The manpage isn't exactly outdated (for that, but see below), you just 
missed the implications of what it said about another option, -M|--mixed, 
and the SMALL VOLUME notation.

The...

SMALL VOLUME: forcing mixed metadata/data groups

... explicitly tell you it's enabling mixed mode (which is the default 
for 1 GiB and smaller filesystems, tho the manpage just says recommended, 
not mentioning that it's the default, so it's arguably outdated in that 
regard, tho the mkfs.btrfs output is explicit if there's any doubt).

But while you have a 3.00 GiB filesystem that wouldn't default to mixed-
mode, you specifically enabled it with the -M option.

In fact, there has been some discussion about upping the default breakover 
between separate data/metadata block groups and mixed-mode, to something 
like 32 GiB, but AFAIK, nobody has ever actually submitted a patch to do 
so, so the default breakover remains 1 GiB, despite it being apparently 
generally agreed on-list that mixed-mode would be a better default to at 
least 16 if not 32 GiB.  (Tho with btrfs now automatically cleaning empty 
chunks, the need for this is less than it was back before that change, 
around 3.17, IIRC, but it's arguably still a good idea.)

So at 3 GiB, your choice of mixed-mode was arguably wise. =:^)

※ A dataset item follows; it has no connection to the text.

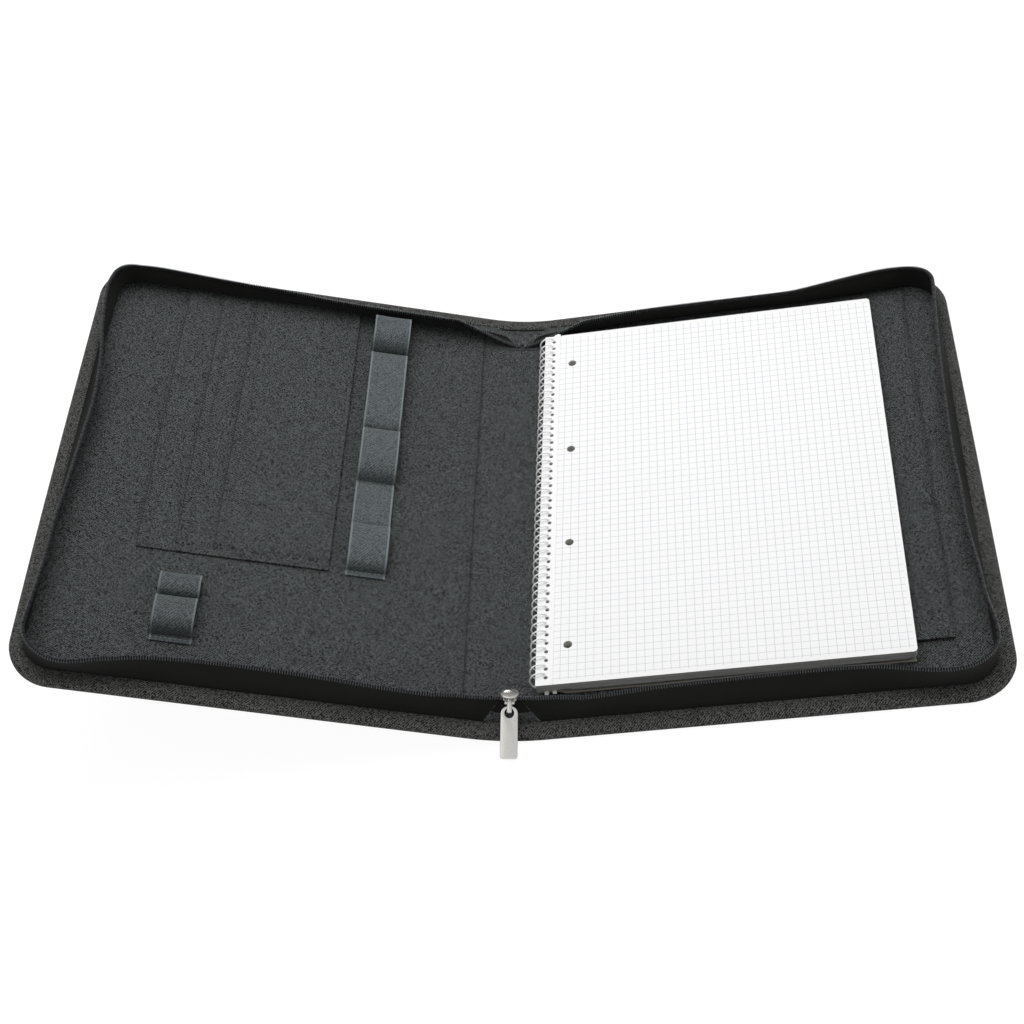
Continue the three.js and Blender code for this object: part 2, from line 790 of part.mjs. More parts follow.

But that you specifically chose mixed-mode with the -M option, and yet 
are still posting this question, indicates that while you might well know 
it's recommended at the 3 GiB filesystem level, you remain confused as to 
what it actually does.

What mixed-mode does is this.  Instead of creating separate data and 
metadata chunks (aka block-groups), data and metadata are combined into a 
single, mixed-chunk, format.  While slightly less efficient performance-
wise, this allows maximum flexibility in terms of space usage, allowing 
you to fill the filesystem much closer to 100% without running out of 
space in either data or metadata chunks while still having plenty of room 
in the other.  As such, with data chunks nominally 1 GiB (tho they're 
smaller as space gets tight and initial data chunks can be bigger on TiB-
scale filesystems) and metadata chunks nominally 256 MiB, the extra 
flexibility of being able to use that last bit of space on a small 
filesystem can really make a difference.

OTOH, metadata defaults to dup mode on single-device filesystems (except 
on SSD) for reliability reasons, with data defaulting to single mode.  
And mixed mode takes that default from the metadata side, so it too 
defaults to dup, for data as well as metadata since they're mixed in the 
same block-groups -- on the smallest filesystems, where dup mode data 
*REALLY* puts a crimp in how much room you actually have to store stuff!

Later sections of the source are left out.